The Penalties for Oppression Must Be Paid

Those in power have fulfilled this "murder of the market" with good conscience, firmly convinced of the soundness and righteousness of their policy, as has always been the case of those in power.

But oppression and exploitation hurt not only the oppressed and exploited but the oppressors and exploiters as well. So one of the most fundamental ethical laws of history may be formulated: The penalties for such crimes have to be paid.

There was a time in history when entrepreneurs and "capitalists" used the State apparatus to oppress and exploit wage earners and consumers. Adam Smith and Karl Marx, among others, rightly criticized this exploitation. Now the power pendulum has swung from the one extreme to the other. But no matter who is the exploiter or the exploited, exploitation always works like a poison on the productive powers of a society.

In Sweden production has been falling since 1974. In spite of enormous borrowing from abroad (50 billion Swedish crowns 19751977) the living standard could not be prevented from falling in 1977, and it must continue to fall as long as this paralyzing policy is continued.

What about job security and the power of the wage earners, these "rights" extorted from entrepreneurs and guaranteed by State laws? The answer must be: These securities and powers are built on illusions. The more of these laws we have, the worse for the wage earners, because such exploitation of the entrepreneurs checks and impedes production. The result is a society with much unemployment and job opportunities in short supply. In such a society no government can guarantee living standards, real wages or employment.

The truth is that securities and powers of wage earners nowhere are greater than in a free market with high-speed production, full employment and labor in short supply. In the highly competitive labor market—the sellers’ market—there are lots of chances and choices for the job seekers. In such a market the wage earners have the trumps. In such a market only the more efficient and generous employers can get the manpower they need. Other employers soon have no personnel—and no enterprises.

Secondary Effects of State Subsidies

In slowdown periods with job opportunities in short supply, the bankruptcy of a firm most often means severe hardships for the employees.
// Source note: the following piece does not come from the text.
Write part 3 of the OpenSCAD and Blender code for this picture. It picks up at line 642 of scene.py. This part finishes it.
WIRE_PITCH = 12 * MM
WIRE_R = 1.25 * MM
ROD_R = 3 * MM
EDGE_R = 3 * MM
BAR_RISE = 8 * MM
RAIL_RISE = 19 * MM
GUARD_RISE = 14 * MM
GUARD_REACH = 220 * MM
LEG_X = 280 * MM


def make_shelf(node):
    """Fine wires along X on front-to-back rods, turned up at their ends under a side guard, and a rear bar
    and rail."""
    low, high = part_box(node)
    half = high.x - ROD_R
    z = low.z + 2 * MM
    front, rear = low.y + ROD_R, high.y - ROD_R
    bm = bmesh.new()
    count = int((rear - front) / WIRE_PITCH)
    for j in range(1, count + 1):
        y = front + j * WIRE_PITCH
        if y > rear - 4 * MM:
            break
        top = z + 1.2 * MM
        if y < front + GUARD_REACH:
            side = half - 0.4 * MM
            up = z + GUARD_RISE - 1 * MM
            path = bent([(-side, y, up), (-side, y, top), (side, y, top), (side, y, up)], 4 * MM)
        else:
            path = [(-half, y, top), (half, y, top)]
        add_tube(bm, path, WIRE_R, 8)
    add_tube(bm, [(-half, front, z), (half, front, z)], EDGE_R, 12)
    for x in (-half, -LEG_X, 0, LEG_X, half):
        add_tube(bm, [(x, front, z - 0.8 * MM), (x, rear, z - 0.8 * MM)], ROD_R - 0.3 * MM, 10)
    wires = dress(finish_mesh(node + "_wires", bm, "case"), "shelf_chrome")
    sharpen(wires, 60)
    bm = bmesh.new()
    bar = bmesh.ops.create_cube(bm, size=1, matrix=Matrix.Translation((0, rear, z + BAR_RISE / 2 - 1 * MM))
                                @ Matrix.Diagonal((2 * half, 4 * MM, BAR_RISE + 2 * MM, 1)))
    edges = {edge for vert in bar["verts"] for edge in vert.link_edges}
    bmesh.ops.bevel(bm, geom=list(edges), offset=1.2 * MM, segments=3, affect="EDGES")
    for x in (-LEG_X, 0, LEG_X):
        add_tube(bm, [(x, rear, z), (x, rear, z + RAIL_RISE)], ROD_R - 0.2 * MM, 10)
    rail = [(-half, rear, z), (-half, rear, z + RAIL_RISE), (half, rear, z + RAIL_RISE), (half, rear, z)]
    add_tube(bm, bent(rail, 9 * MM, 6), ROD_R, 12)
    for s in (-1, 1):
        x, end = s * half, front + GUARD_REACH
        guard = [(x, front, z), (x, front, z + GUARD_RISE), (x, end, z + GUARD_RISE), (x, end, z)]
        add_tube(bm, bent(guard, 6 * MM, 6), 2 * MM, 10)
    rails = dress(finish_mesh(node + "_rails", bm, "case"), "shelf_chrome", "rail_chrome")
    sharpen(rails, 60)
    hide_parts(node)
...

Because of the economic crisis, the Swedish Government in 1977 was pressed to pay more than 30 billion Swedish crowns to a number of threatened big companies, including 14 billion to the shipbuilding industry. At the same time the government acted to nationalize major parts of the shipbuilding and the steel industries and a minor part of the textile industry, on grounds that the relief sums were so enormous they could not reasonably be given to private concerns.

The shipyards were among the first plants severely hit by the crisis. Many of these plants obviously were superfluous and had to be closed. But which plants?
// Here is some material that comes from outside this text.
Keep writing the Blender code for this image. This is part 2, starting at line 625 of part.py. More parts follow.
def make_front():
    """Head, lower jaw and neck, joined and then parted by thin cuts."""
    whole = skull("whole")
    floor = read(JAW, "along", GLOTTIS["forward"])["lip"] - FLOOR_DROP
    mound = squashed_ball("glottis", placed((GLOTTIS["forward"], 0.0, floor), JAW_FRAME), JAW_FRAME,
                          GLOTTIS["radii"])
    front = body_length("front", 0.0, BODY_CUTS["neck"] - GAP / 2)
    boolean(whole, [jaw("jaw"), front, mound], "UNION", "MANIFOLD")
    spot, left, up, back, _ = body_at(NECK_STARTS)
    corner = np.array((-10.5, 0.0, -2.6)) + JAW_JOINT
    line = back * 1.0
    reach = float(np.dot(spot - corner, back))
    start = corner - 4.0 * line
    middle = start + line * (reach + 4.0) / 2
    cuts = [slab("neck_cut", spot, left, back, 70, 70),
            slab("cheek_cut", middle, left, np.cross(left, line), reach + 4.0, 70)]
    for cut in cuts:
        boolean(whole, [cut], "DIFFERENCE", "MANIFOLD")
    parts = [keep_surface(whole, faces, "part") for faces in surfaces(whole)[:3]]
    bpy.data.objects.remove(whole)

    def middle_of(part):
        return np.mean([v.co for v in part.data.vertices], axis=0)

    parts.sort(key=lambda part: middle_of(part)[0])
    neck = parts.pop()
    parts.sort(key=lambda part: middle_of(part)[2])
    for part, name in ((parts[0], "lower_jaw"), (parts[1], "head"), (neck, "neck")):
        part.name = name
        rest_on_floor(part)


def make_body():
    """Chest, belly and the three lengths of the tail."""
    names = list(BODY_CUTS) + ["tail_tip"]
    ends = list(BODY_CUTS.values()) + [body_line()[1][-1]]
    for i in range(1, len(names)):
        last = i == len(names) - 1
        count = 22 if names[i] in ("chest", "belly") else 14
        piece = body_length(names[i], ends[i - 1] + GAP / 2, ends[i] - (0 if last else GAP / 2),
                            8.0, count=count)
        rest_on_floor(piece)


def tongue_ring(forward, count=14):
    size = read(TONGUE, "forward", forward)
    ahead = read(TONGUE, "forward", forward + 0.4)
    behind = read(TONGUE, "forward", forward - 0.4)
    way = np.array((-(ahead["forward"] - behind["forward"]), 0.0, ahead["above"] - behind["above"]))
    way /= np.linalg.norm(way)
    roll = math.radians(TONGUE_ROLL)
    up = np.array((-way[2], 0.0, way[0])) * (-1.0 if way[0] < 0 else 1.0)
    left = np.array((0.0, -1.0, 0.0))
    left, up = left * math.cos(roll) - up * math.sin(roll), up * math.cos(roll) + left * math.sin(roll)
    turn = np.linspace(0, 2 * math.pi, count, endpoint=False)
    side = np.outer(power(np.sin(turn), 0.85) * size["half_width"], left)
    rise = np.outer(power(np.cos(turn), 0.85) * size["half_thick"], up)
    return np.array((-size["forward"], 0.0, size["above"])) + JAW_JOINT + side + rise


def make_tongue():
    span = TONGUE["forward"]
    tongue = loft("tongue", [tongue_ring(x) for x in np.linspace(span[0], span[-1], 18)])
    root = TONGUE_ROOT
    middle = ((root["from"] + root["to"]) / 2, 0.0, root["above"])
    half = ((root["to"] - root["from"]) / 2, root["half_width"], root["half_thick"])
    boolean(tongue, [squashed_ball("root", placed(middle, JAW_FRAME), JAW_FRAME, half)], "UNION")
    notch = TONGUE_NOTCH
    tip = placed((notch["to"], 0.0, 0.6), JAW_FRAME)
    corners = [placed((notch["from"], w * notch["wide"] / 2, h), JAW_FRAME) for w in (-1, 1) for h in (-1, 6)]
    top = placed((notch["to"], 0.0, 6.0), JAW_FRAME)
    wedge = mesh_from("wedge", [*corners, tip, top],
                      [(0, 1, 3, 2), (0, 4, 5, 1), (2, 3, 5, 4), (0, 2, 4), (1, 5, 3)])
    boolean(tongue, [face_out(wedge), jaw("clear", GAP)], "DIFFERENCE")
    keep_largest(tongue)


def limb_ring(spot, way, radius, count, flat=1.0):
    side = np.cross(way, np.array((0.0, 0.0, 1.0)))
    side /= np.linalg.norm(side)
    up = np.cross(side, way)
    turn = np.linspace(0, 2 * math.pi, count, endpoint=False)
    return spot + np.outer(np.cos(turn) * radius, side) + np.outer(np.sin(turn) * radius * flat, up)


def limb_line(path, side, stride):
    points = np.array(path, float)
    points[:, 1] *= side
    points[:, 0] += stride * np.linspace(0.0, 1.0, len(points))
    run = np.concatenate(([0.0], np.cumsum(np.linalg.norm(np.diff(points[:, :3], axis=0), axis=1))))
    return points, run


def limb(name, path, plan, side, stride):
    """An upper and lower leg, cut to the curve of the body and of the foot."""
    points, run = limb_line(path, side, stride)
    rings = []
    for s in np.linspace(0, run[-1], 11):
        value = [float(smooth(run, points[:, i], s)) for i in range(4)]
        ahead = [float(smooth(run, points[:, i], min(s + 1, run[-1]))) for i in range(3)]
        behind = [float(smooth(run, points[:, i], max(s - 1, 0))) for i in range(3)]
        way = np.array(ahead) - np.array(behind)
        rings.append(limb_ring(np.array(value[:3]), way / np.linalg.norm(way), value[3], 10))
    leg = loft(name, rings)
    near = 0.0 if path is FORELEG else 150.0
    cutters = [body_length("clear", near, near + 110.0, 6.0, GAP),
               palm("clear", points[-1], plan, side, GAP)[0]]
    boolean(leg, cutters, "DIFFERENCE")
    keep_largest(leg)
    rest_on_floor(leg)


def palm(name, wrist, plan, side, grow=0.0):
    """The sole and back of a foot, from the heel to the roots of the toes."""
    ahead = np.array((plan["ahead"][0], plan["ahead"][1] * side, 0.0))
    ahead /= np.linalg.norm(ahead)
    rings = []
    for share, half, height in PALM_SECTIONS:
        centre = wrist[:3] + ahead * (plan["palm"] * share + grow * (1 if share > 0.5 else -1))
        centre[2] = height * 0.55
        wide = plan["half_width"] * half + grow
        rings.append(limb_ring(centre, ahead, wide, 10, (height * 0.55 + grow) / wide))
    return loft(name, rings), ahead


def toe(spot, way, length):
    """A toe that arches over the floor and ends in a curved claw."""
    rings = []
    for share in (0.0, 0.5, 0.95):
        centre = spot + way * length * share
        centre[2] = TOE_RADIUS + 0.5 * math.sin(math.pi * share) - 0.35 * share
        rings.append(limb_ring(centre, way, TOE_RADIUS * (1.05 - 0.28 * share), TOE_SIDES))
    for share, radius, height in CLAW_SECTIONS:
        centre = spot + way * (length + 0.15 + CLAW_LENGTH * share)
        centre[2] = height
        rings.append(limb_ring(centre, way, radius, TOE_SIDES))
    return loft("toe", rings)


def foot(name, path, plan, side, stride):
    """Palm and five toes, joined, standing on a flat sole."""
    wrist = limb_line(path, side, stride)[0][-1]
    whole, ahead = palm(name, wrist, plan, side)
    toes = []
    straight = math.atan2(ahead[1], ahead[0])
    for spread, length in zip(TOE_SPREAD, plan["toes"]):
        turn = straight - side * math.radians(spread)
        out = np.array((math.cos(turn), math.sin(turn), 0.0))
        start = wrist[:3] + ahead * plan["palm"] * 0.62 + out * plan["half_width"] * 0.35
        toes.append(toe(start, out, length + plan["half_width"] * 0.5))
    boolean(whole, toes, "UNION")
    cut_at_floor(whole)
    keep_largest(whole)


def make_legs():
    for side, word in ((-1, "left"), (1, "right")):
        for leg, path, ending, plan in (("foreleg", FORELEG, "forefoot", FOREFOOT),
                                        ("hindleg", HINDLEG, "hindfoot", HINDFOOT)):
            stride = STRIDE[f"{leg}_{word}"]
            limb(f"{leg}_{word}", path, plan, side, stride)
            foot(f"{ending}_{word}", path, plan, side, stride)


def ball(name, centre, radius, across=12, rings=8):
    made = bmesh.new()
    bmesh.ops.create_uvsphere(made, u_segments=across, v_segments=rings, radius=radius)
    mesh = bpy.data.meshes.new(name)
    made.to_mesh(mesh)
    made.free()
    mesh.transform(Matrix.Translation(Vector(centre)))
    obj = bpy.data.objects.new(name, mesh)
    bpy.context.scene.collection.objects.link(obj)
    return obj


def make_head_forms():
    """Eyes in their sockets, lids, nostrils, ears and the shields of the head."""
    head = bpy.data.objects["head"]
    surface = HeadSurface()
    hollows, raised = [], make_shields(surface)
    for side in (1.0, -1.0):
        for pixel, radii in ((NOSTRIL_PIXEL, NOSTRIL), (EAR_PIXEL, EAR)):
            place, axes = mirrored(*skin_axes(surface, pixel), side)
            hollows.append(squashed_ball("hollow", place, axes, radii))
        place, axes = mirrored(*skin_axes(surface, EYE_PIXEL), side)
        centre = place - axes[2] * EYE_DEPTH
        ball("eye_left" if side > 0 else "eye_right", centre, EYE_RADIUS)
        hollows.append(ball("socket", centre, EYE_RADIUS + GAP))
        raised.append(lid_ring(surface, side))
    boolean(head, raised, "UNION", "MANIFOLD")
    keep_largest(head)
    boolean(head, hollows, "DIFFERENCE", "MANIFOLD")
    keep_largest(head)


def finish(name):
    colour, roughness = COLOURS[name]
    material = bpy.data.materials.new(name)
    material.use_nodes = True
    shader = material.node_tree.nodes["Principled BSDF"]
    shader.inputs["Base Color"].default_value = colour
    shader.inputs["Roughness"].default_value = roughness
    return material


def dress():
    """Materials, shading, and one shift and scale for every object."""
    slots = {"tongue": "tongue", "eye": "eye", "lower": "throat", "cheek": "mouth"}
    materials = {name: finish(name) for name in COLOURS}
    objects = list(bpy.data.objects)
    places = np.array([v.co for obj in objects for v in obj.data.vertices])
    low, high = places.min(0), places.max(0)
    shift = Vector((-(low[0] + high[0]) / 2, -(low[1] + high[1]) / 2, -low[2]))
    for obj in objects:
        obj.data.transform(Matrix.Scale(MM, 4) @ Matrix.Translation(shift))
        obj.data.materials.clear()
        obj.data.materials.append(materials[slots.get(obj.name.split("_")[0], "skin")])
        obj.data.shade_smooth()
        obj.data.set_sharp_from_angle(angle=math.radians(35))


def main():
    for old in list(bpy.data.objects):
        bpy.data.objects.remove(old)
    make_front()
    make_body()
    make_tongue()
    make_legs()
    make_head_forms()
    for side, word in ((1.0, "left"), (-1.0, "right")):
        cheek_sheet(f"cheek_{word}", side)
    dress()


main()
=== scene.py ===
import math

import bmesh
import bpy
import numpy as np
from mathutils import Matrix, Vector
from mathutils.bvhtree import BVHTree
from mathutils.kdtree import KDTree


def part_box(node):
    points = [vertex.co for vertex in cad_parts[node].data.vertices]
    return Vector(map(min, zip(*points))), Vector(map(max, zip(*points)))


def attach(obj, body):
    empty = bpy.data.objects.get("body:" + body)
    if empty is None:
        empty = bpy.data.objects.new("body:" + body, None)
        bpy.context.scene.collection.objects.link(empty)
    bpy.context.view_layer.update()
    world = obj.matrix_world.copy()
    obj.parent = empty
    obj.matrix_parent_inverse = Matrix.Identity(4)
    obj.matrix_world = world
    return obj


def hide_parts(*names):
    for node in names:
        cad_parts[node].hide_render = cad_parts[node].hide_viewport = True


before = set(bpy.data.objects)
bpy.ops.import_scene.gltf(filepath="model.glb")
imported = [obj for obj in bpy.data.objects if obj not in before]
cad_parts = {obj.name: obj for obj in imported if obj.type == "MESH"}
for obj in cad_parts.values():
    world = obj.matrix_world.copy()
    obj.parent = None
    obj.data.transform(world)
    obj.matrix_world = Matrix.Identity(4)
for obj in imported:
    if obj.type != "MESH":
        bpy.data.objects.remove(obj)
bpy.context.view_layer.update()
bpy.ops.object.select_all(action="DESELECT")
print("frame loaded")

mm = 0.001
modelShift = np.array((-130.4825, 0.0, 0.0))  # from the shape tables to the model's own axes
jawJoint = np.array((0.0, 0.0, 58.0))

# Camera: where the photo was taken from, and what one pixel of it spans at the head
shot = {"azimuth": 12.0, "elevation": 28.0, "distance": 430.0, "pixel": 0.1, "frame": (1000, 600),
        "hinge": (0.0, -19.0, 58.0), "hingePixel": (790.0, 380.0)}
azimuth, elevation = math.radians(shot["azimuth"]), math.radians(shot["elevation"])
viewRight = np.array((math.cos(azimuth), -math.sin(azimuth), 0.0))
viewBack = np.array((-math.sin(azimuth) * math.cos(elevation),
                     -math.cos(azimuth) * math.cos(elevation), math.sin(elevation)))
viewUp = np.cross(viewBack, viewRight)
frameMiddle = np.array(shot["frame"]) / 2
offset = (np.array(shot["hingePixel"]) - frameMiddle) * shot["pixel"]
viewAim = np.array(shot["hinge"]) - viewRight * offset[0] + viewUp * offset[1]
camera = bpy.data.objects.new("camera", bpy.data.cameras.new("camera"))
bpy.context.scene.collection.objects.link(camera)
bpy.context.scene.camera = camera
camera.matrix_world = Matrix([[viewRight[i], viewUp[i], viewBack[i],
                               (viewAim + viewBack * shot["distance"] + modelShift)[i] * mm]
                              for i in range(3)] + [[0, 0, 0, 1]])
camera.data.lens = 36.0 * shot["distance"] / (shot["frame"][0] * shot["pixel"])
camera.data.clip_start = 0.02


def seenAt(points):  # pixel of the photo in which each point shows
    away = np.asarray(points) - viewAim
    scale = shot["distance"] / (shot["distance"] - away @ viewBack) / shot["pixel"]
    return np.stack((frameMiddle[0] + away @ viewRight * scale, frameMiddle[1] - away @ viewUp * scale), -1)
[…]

In a free enterprise system the market would have passed sentence. The high cost plants would have been doomed, and so the survival of the fittest would have been guaranteed.
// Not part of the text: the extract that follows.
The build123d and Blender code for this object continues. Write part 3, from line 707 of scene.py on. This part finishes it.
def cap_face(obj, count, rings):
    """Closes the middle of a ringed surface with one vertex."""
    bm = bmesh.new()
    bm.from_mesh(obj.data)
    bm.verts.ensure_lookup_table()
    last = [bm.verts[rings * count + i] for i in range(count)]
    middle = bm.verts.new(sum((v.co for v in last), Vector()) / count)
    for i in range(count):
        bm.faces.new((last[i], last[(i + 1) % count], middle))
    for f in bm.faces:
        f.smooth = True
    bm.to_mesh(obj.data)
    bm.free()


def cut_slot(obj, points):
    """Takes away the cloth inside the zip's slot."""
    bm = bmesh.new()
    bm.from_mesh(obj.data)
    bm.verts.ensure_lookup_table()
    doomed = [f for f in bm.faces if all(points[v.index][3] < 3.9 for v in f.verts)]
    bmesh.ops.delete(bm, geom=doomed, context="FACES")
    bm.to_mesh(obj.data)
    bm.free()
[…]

But the pressure from employees and communities was so desperate that governmental resources were mobilized, subsidies paid and the threatened plants saved. Soon all orders had been filled; yet production went on. Ships that nobody wanted or needed were built, ships to be stockpiled at anchor in sheltered bays and fiords. Still, the competition for new orders grew more and more desperate. As Government paid the losses, prices far below costs were accepted.

The biggest Swedish shipyard, the Kockums in Malmö, from the beginning had a much stronger position than the big yards in Gothenburg—a result of good management—and therefore proudly refused the subsidies. But eventually they too were obliged to accept prices below costs to obtain new orders.

But no private enterprise can exist for more than short intervals under such circumstances; sooner or later it must capitulate. And so, in the last months of 1977, even the Kockums had to surrender and accept governmental relief.

Governmental subsidies start chain reactions, distorting the competitive balance and undermining even well managed and sound enterprises. Subsidies, like drugs, remove pains for the moment but with severe secondary effects upon the body. In recent years, for instance, the Swedish Government has paid 30 percent of the prices of new ships built in Sweden. The Norwegian Government, however, refused to grant import licenses for those ships, as such subsidizing according to OECD rules meant dumping. Shipping companies buying new ships at prices far below costs—and far below earlier price levels—of course were able to underbid companies that had bought their fleet in earlier periods. Because of such underbidding, freight rates in 1978 often cover no more than one third of total costs in old established companies. In Sweden the biggest shipping companies—the Broströms and the Salëns—as a consequence went bankrupt and had to be saved by Government.

As a matter of fact, lots of enterprises in Sweden—and in other countries, too—are kept going by means of State subsidies. And thanks to the subsidies they can sell and do sell below production costs, which means dumping. And while dumping transactions formerly were exceptions, they have become more and more the rule.

Governments cannot ignore this development. If they don’t protect domestic enterprises against such unfair practices, numerous efficient and sound firms will be ruined and have to close. One may deplore this development, this "new mercantilism," but should recognize that dumping—and protectionism—is nothing but the last link of a chain, the inevitable secondary effect of extensive State subsidies.

It is important to distinguish between firms that are able to compete with low prices because of State subsidies (dumping) and firms that are able to compete with low prices because of efficiency and low costs. In recent years countries like South Korea, Taiwan, Hong Kong and Singapore have often—because of their competitive powers—been charged with dumping. But such charges were mostly unjustified. Their competitive prices were, more probably, the natural outcome of a highly efficient free enterprise production system.

The Tide is Turning as Freedom Wanes

In the last decades of the 18th century when economic freedom released powers that started the industrial revolution, the tide was turning. Since then in the western world we have been living in a market economy, capable of producing higher and higher living standards. And we have been so integrated into this system that we take it for granted and look upon it as natural and normal.

But from a historical perspective all such happy periods are lucid intervals of limited duration. To all appearances we are now in the last stage of such an interval. Once more the tide is turning—the market economy threatened by suffocation for the lack of freedom.